ACMA’s latest update puts the blocking total at more than 1,500 illegal gambling and affiliate websites since the first ISP requests were made in November 2019. The regulator has also said more than 220 illegal services have withdrawn from the Australian market since it began enforcing updated offshore gambling rules in 2017.

Those numbers show the programme is no longer a one-off response to major offshore brands. It is a standing enforcement tool that is used routinely, often in small batches, as new sites are identified and existing ones try to reappear under fresh domains.

Why Australia focuses on access blocks instead of offshore prosecutions

Australia’s approach is built around the reality that many offshore operators are based in jurisdictions that are difficult to reach through Australian courts or regulators. Blocking works differently. It uses local infrastructure to cut access at the point most consumers actually experience a gambling product, which is the website itself.

For regulators, that makes the action practical. The objective is not to chase an operator across borders. It is to reduce visibility and usage inside Australia. Blocking can disrupt marketing funnels, weaken brand recognition, and make it harder for offshore sites to convert casual traffic into depositing players.

What blocking does, and what it does not do

ISP blocking is not a complete solution. Many offshore sites cycle through new domains, set up mirror sites, or shift traffic through affiliate networks that adapt quickly. Some users can also bypass blocks using VPNs or alternative access methods.

But the system is designed to add friction. For the average consumer, especially someone who is not actively seeking offshore options, a blocked site can be enough to stop a session from turning into a deposit. That is why ACMA continues to use blocking as a default action, rather than waiting for a larger enforcement event.

The consumer protection message behind the enforcement

ACMA consistently frames these actions as a consumer protection measure. The regulator warns that unlicensed offshore gambling sites do not provide the safeguards that exist in the regulated system, including dispute pathways and protections around player funds and data.

The message also has a market effect. Removing offshore options reduces leakage away from licensed Australian wagering operators. It reinforces the licensing perimeter and increases the cost of doing business for offshore brands that rely on Australian traffic and local marketing channels.

What the latest round signals for affiliates and suppliers

The blocking programme is not limited to casino-style sites. ACMA’s count includes affiliate domains as well, which matters for the marketing ecosystem that often sits between offshore operators and Australian consumers.

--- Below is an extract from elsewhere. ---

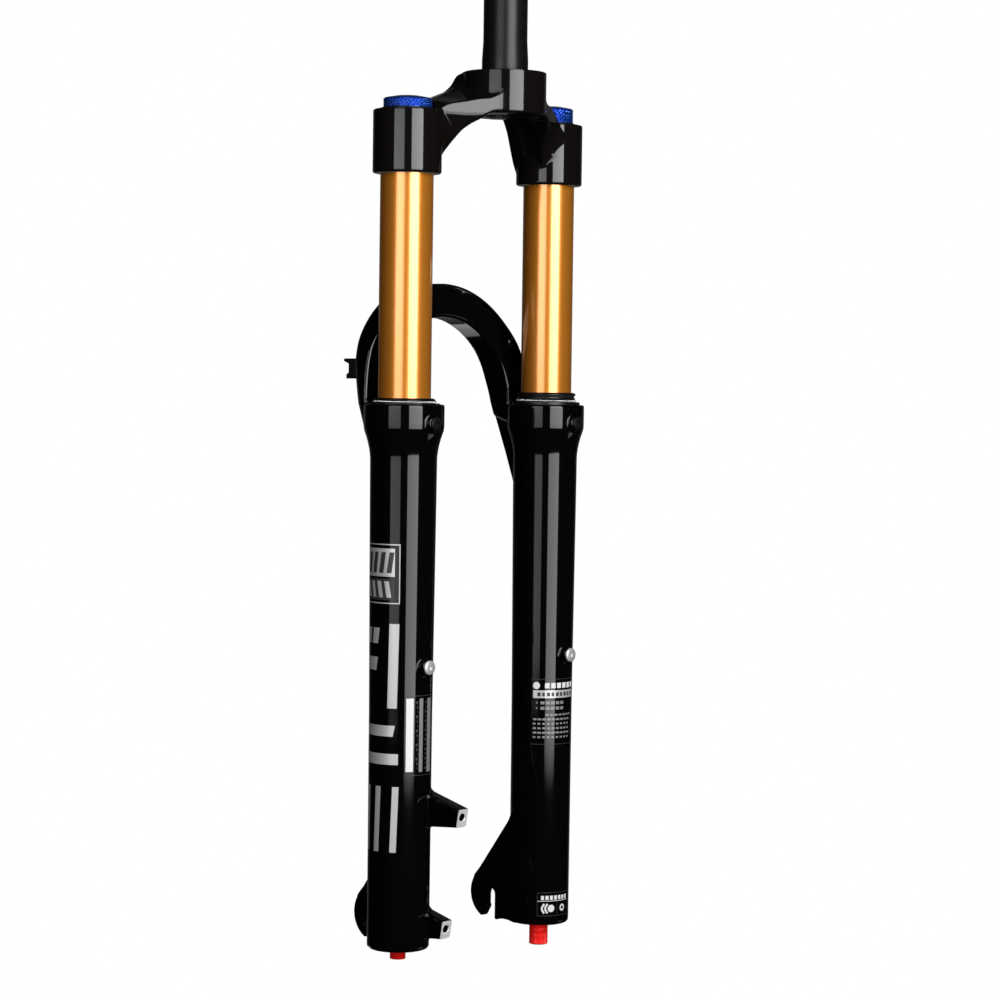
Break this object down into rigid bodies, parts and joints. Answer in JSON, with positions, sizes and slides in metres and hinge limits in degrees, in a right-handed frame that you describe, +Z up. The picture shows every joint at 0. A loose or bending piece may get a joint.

For affiliates and suppliers, the direction is straightforward. If a business depends on offshore gambling traffic from Australia, the compliance risk is not theoretical. Domains can be blocked, funnel sites can be disrupted, and brands can be forced to keep rotating URLs to stay visible. That churn makes the market less stable for anyone operating outside the licensing framework.

ACMA Strikes again

ACMA’s decision to block eight more offshore gambling sites pushes its blacklist beyond 1,500 domains and underlines how routine ISP blocking has become in Australia. The strategy will not eliminate offshore gambling, but it continues to raise the friction for unlicensed brands trying to reach Australian consumers.